Extract the entries in their exact form.

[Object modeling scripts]
## Start
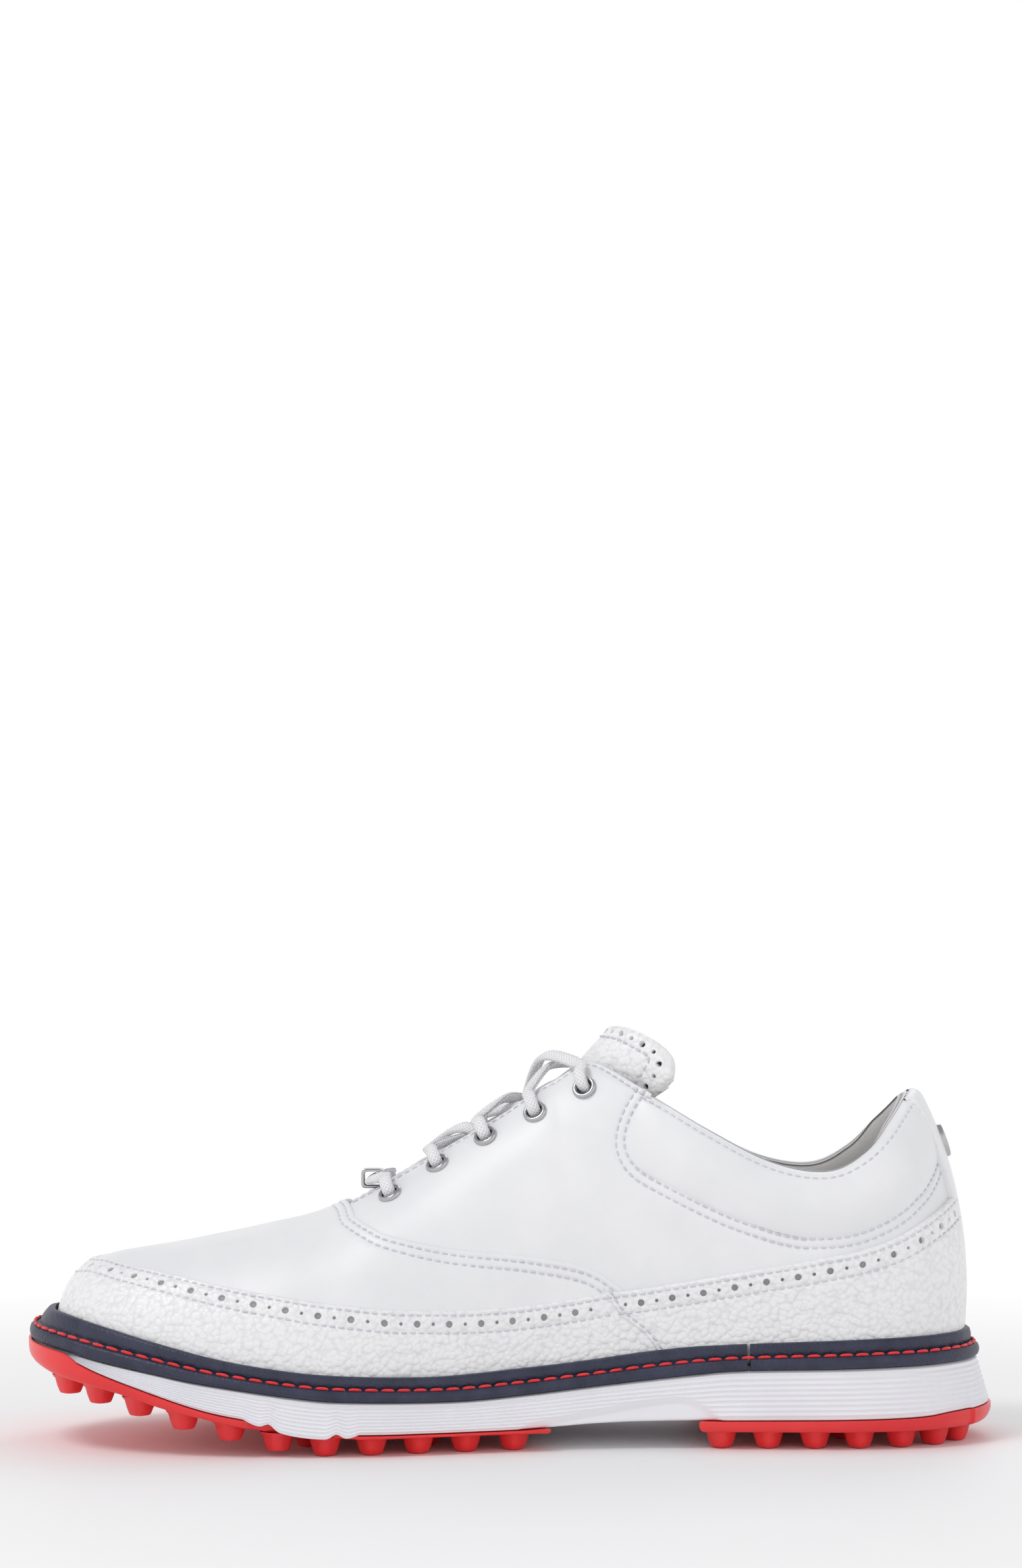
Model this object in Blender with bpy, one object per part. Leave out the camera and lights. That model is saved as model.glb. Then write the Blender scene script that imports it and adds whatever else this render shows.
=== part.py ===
"""A laced golf shoe for the right foot, built the way a cemented golf shoe is made: an outsole in two
lugged plates, a foam midsole, a storm welt around the upper, an insole board with its shank, and an upper
of overlapping leather panels over foam, stiffeners and lining.

The shoe stands on z = 0 with its toe towards +X. +Y is the side of the arch (medial side of a right shoe).
All numbers below are millimetres; make_object turns them into metres.
"""

import math

import bmesh
import bpy
import numpy as np
from mathutils import Vector

MM = 0.001
GAP = 0.3
# Cutters reach this far beyond the shoe: along x, across y, below and above.
FAR = 160.0
WIDE = 90.0
DEEP = -20.0
HIGH = 140.0

# ---------------------------------------------------------------- driving dimensions
# Outer edge of the lower welt rib, seen from above, once around: toe tip, arch side, heel, outer side.
TOE_TIP = (150.4, 7.0)
HEEL_TIP = (-147.2, 0.0)
MEDIAL_EDGE = [TOE_TIP, (147, 23), (138, 35.5), (124, 44.5), (104, 50.5), (80, 53), (60, 53.2), (42, 51.2),
               (20, 45.8), (-4, 40), (-30, 36.6), (-55, 35.6), (-80, 36.6), (-104, 36.8), (-125, 32.5),
               (-138.5, 23), (-145.4, 11.5), HEEL_TIP]
LATERAL_EDGE = [TOE_TIP, (149, -4), (141, -18), (127, -32), (108, -42), (85, -49), (60, -52.4), (35, -53.2),
                (10, -52), (-20, -48), (-50, -43.5), (-80, -40.5), (-104, -38.5), (-125, -33),
                (-138.5, -23.5), (-145.4, -12), HEEL_TIP]

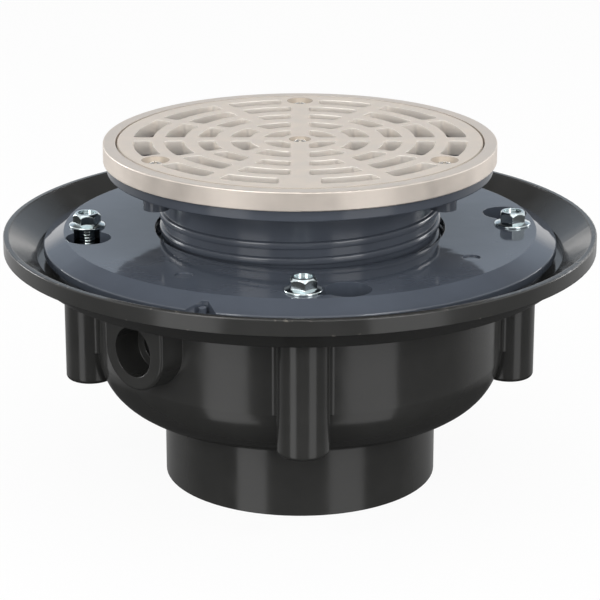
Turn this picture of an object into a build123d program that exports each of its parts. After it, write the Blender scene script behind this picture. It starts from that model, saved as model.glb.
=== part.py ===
from build123d import *
from math import acos, cos, degrees, hypot, radians, sin, tan
import os

# Adjustable floor drain: an ABS body, a PVC clamping collar held by four bolts, and a PVC strainer head
# that screws up and down in the collar and carries a nickel-bronze ring and grate.
# Millimetres. The origin is the centre of the outlet's bottom face, +Z is up.

# Outlet, a stub of 4 in schedule 40 pipe size
outlet_diameter = 114.3
outlet_wall = 6.02
outlet_length = 32.0

# Bowl, from the outlet's shoulder up to the collar's seat
bowl_diameter = 169.4
bowl_depth = 63.2
bowl_wall = 5.5
bowl_shoulder_radius = 22.0
bowl_floor = 5.5
floor_fall = 1.5

# Body flange: a seat for the collar, and a dished lip with a raised rim around it
rim_diameter = 245.7
rim_height = 6.5
rim_land = 2.3
rim_foot = 3.4
rim_edge_radius = 0.5
rim_rise = 11.2
dish_depth = 7.9
seat_diameter = 218.8
seat_thickness = 4.0
seat_turn_in = 0.6

# Bolt columns
bolt_count = 4
bolt_circle_diameter = 177.0
column_diameter = 20.8
column_length = 55.2
column_edge_radius = 2.0
column_blend_radius = 2.4

# Trap primer port, a drop below the seat; its boss is D-shaped and rounded about a point a little higher
port_angle = 225.0
port_drop = 20.8
port_bore_diameter = 20.4
port_socket_depth = 12.0
port_passage_diameter = 13.0
port_face_distance = 94.6
port_boss_width = 33.0
port_boss_rise = 0.8
port_boss_edge_radius = 1.2
scoop_radius = 18.0
scoop_depth = 7.0
scoop_rise = 11.6

# Clamping collar
collar_diameter = 212.8
collar_flat_diameter = 196.0
collar_height = 11.5
collar_band_drop = 4.7
collar_edge_height = 2.9
collar_plate = 6.4
collar_edge_radius = 0.8
collar_mouth_diameter = 120.7
collar_mouth_depth = 3.2
collar_hub_wall = 5.4
collar_hub_length = 44.7
clamp_rib_diameter = 206.0
clamp_rib_width = 4.0
hub_blend_radius = 3.0
keyhole_diameter = 18.6
keyhole_slot_width = 10.7
keyhole_twist = 11.2
mark_diameter = 7.3
mark_depth = 0.6
mark_circle_diameter = 164.0
mark_angle = 235.7
gate_angle = 248.4
gate_pocket_width = 13.0
gate_pocket_tip = 2.4
gate_pocket_depth = 5.0
gate_pocket_floor = 1.2
gate_stub_diameter = 3.0
gate_stub_height = 2.6

# Collar bolts, indented hex heads with a sloped washer, each turned as it came to rest
bolt_head_turns = (25, 50, 7, 36)
bolt_diameter = 6.35
bolt_length = 50.8
bolt_washer_diameter = 15.0
bolt_washer_thickness = 1.8
bolt_washer_edge = 0.8
bolt_hex_flats = 10.0
bolt_hex_height = 4.0
bolt_corner_drop = 1.3
bolt_top_inset = 0.4
bolt_dish_diameter = 7.4
bolt_dish_depth = 1.0
bolt_insert_diameter = 9.5
bolt_insert_length = 12.7

# Strainer head, screwed in until its flange stands a gap above the collar; its clocking is by chance
head_gap = 24.6
head_clocking = -0.8
head_flange_diameter = 159.0
head_flange_thickness = 4.5
head_edge_radius = 0.6
head_funnel_diameter = 142.0
head_funnel_depth = 2.2
head_funnel_fall = 0.9
neck_diameter = 114.0
neck_wall = 5.0
neck_length = 51.3
neck_mouth_radius = 2.0
neck_blend_radius = 1.5
thread_height = 1.2
thread_clearance = 0.4
screw_circle_diameter = 133.2
screw_angles = (90, 210, 330)
boss_diameter = 10.4
boss_length = 7.9
seal_section = 2.4
seal_groove_depth = 1.2
seal_groove_width = 3.0
seal_height = 5.0
seal_clearance = 0.3

# Strainer ring
ring_diameter = 162.1
ring_height = 7.8
ring_bore_diameter = 151.8
ring_ledge_bore_diameter = 143.0
ring_ledge_thickness = 1.8
ring_lug_diameter = 12.4
ring_edge_radius = 0.5

# Strainer grate
grate_diameter = 150.6
grate_edge_radius = 0.4
slot_outer_radii = (15.6, 29.0, 42.3, 55.9, 68.9)
slot_widths = (8.0, 8.4, 7.5, 8.3, 8.2)
slot_corner_radius = 1.5
bar_y_width = 7.4
bar_x_width = 5.6
inner_spoke_width = 4.4
steep_spoke_width = 6.0
flat_spoke_width = 3.6
front_pad_width = 16.4
side_pad_width = 15.0

# Strainer screws, oval heads with a cross recess, sunk below the grate's top
screw_diameter = 4.76
screw_head_diameter = 7.8
screw_head_dome = 1.3
screw_length = 15.9
screw_clearance = 0.25
sink_diameter = 11.4
sink_angle = 82.0
centre_screw_head_diameter = 6.6
centre_screw_length = 6.0
centre_sink_diameter = 9.2
recess_width = 1.1
recess_span = 4.2
recess_depth = 1.5
screw_insert_diameter = 7.2
screw_insert_length = 10.0

# Clearances that seat one piece in another
thread_fit = 0.05
insert_fit = 0.03
insert_sink = 0.2

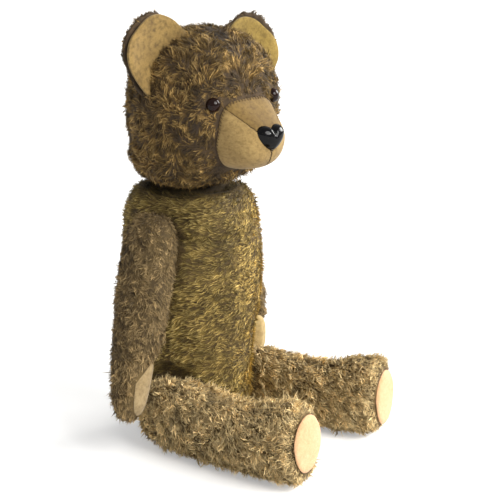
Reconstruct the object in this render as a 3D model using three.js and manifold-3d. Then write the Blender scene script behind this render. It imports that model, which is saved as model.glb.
## End
**Solution to this task:**
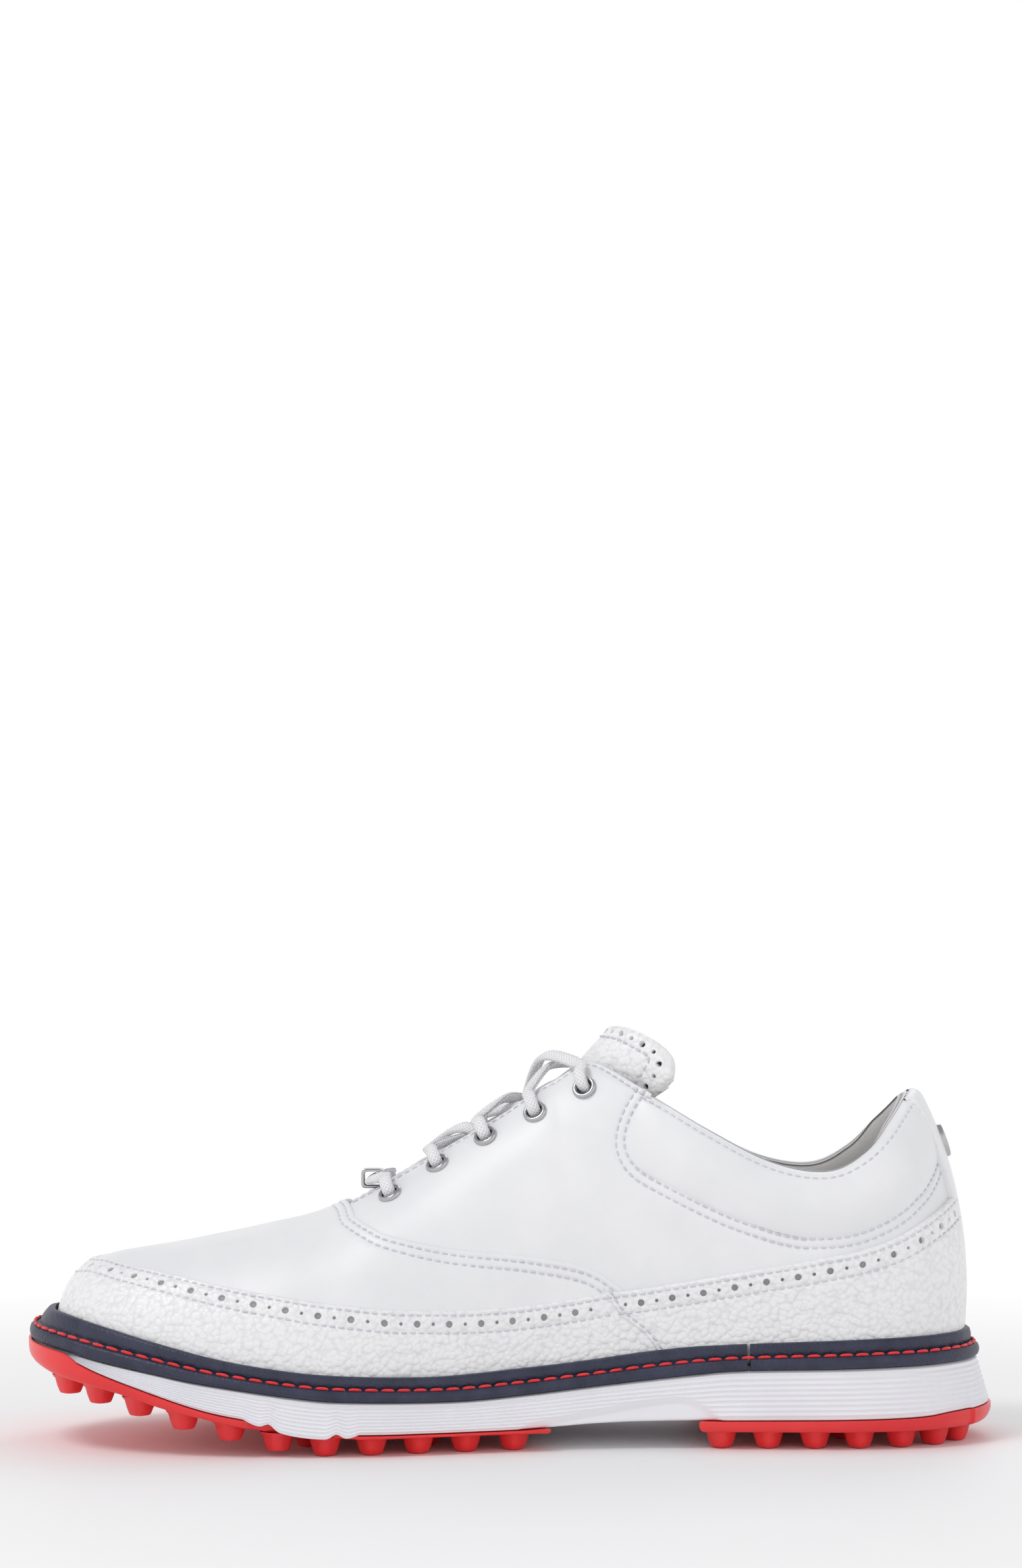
Model this object in Blender with bpy, one object per part. Leave out the camera and lights. That model is saved as model.glb. Then write the Blender scene script that imports it and adds whatever else this render shows.
=== part.py ===
"""A laced golf shoe for the right foot, built the way a cemented golf shoe is made: an outsole in two
lugged plates, a foam midsole, a storm welt around the upper, an insole board with its shank, and an upper
of overlapping leather panels over foam, stiffeners and lining.

The shoe stands on z = 0 with its toe towards +X. +Y is the side of the arch (medial side of a right shoe).
All numbers below are millimetres; make_object turns them into metres.
"""

import math

import bmesh
import bpy
import numpy as np
from mathutils import Vector

MM = 0.001
GAP = 0.3
# Cutters reach this far beyond the shoe: along x, across y, below and above.
FAR = 160.0
WIDE = 90.0
DEEP = -20.0
HIGH = 140.0

# ---------------------------------------------------------------- driving dimensions
# Outer edge of the lower welt rib, seen from above, once around: toe tip, arch side, heel, outer side.
TOE_TIP = (150.4, 7.0)
HEEL_TIP = (-147.2, 0.0)
MEDIAL_EDGE = [TOE_TIP, (147, 23), (138, 35.5), (124, 44.5), (104, 50.5), (80, 53), (60, 53.2), (42, 51.2),
               (20, 45.8), (-4, 40), (-30, 36.6), (-55, 35.6), (-80, 36.6), (-104, 36.8), (-125, 32.5),
               (-138.5, 23), (-145.4, 11.5), HEEL_TIP]
LATERAL_EDGE = [TOE_TIP, (149, -4), (141, -18), (127, -32), (108, -42), (85, -49), (60, -52.4), (35, -53.2),
                (10, -52), (-20, -48), (-50, -43.5), (-80, -40.5), (-104, -38.5), (-125, -33),
                (-138.5, -23.5), (-145.4, -12), HEEL_TIP]

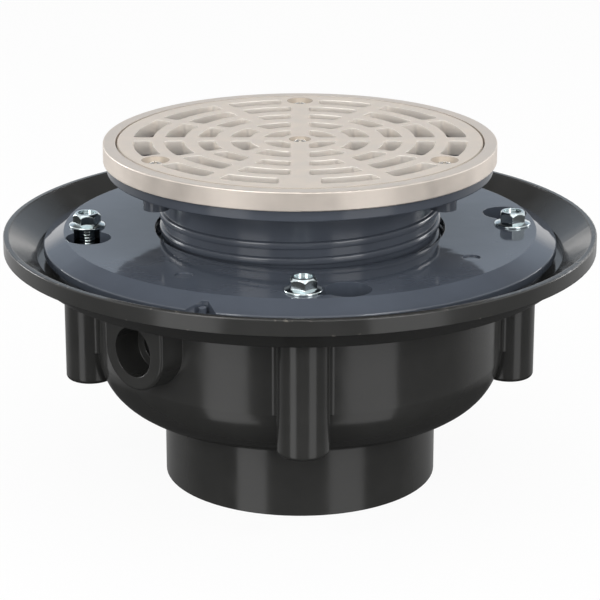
Turn this picture of an object into a build123d program that exports each of its parts. After it, write the Blender scene script behind this picture. It starts from that model, saved as model.glb.
=== part.py ===
from build123d import *
from math import acos, cos, degrees, hypot, radians, sin, tan
import os

# Adjustable floor drain: an ABS body, a PVC clamping collar held by four bolts, and a PVC strainer head
# that screws up and down in the collar and carries a nickel-bronze ring and grate.
# Millimetres. The origin is the centre of the outlet's bottom face, +Z is up.

# Outlet, a stub of 4 in schedule 40 pipe size
outlet_diameter = 114.3
outlet_wall = 6.02
outlet_length = 32.0

# Bowl, from the outlet's shoulder up to the collar's seat
bowl_diameter = 169.4
bowl_depth = 63.2
bowl_wall = 5.5
bowl_shoulder_radius = 22.0
bowl_floor = 5.5
floor_fall = 1.5

# Body flange: a seat for the collar, and a dished lip with a raised rim around it
rim_diameter = 245.7
rim_height = 6.5
rim_land = 2.3
rim_foot = 3.4
rim_edge_radius = 0.5
rim_rise = 11.2
dish_depth = 7.9
seat_diameter = 218.8
seat_thickness = 4.0
seat_turn_in = 0.6

# Bolt columns
bolt_count = 4
bolt_circle_diameter = 177.0
column_diameter = 20.8
column_length = 55.2
column_edge_radius = 2.0
column_blend_radius = 2.4

# Trap primer port, a drop below the seat; its boss is D-shaped and rounded about a point a little higher
port_angle = 225.0
port_drop = 20.8
port_bore_diameter = 20.4
port_socket_depth = 12.0
port_passage_diameter = 13.0
port_face_distance = 94.6
port_boss_width = 33.0
port_boss_rise = 0.8
port_boss_edge_radius = 1.2
scoop_radius = 18.0
scoop_depth = 7.0
scoop_rise = 11.6

# Clamping collar
collar_diameter = 212.8
collar_flat_diameter = 196.0
collar_height = 11.5
collar_band_drop = 4.7
collar_edge_height = 2.9
collar_plate = 6.4
collar_edge_radius = 0.8
collar_mouth_diameter = 120.7
collar_mouth_depth = 3.2
collar_hub_wall = 5.4
collar_hub_length = 44.7
clamp_rib_diameter = 206.0
clamp_rib_width = 4.0
hub_blend_radius = 3.0
keyhole_diameter = 18.6
keyhole_slot_width = 10.7
keyhole_twist = 11.2
mark_diameter = 7.3
mark_depth = 0.6
mark_circle_diameter = 164.0
mark_angle = 235.7
gate_angle = 248.4
gate_pocket_width = 13.0
gate_pocket_tip = 2.4
gate_pocket_depth = 5.0
gate_pocket_floor = 1.2
gate_stub_diameter = 3.0
gate_stub_height = 2.6

# Collar bolts, indented hex heads with a sloped washer, each turned as it came to rest
bolt_head_turns = (25, 50, 7, 36)
bolt_diameter = 6.35
bolt_length = 50.8
bolt_washer_diameter = 15.0
bolt_washer_thickness = 1.8
bolt_washer_edge = 0.8
bolt_hex_flats = 10.0
bolt_hex_height = 4.0
bolt_corner_drop = 1.3
bolt_top_inset = 0.4
bolt_dish_diameter = 7.4
bolt_dish_depth = 1.0
bolt_insert_diameter = 9.5
bolt_insert_length = 12.7

# Strainer head, screwed in until its flange stands a gap above the collar; its clocking is by chance
head_gap = 24.6
head_clocking = -0.8
head_flange_diameter = 159.0
head_flange_thickness = 4.5
head_edge_radius = 0.6
head_funnel_diameter = 142.0
head_funnel_depth = 2.2
head_funnel_fall = 0.9
neck_diameter = 114.0
neck_wall = 5.0
neck_length = 51.3
neck_mouth_radius = 2.0
neck_blend_radius = 1.5
thread_height = 1.2
thread_clearance = 0.4
screw_circle_diameter = 133.2
screw_angles = (90, 210, 330)
boss_diameter = 10.4
boss_length = 7.9
seal_section = 2.4
seal_groove_depth = 1.2
seal_groove_width = 3.0
seal_height = 5.0
seal_clearance = 0.3

# Strainer ring
ring_diameter = 162.1
ring_height = 7.8
ring_bore_diameter = 151.8
ring_ledge_bore_diameter = 143.0
ring_ledge_thickness = 1.8
ring_lug_diameter = 12.4
ring_edge_radius = 0.5

# Strainer grate
grate_diameter = 150.6
grate_edge_radius = 0.4
slot_outer_radii = (15.6, 29.0, 42.3, 55.9, 68.9)
slot_widths = (8.0, 8.4, 7.5, 8.3, 8.2)
slot_corner_radius = 1.5
bar_y_width = 7.4
bar_x_width = 5.6
inner_spoke_width = 4.4
steep_spoke_width = 6.0
flat_spoke_width = 3.6
front_pad_width = 16.4
side_pad_width = 15.0

# Strainer screws, oval heads with a cross recess, sunk below the grate's top
screw_diameter = 4.76
screw_head_diameter = 7.8
screw_head_dome = 1.3
screw_length = 15.9
screw_clearance = 0.25
sink_diameter = 11.4
sink_angle = 82.0
centre_screw_head_diameter = 6.6
centre_screw_length = 6.0
centre_sink_diameter = 9.2
recess_width = 1.1
recess_span = 4.2
recess_depth = 1.5
screw_insert_diameter = 7.2
screw_insert_length = 10.0

# Clearances that seat one piece in another
thread_fit = 0.05
insert_fit = 0.03
insert_sink = 0.2

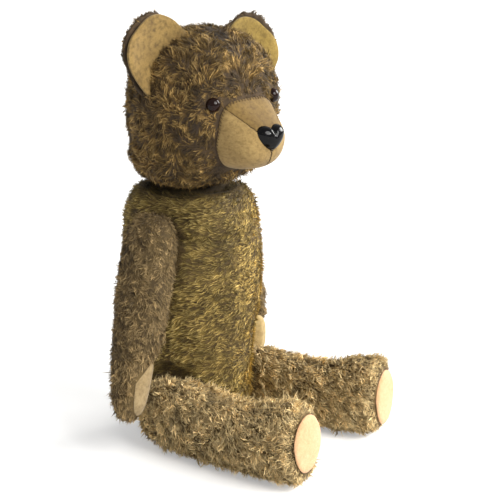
Reconstruct the object in this render as a 3D model using three.js and manifold-3d. Then write the Blender scene script behind this render. It imports that model, which is saved as model.glb.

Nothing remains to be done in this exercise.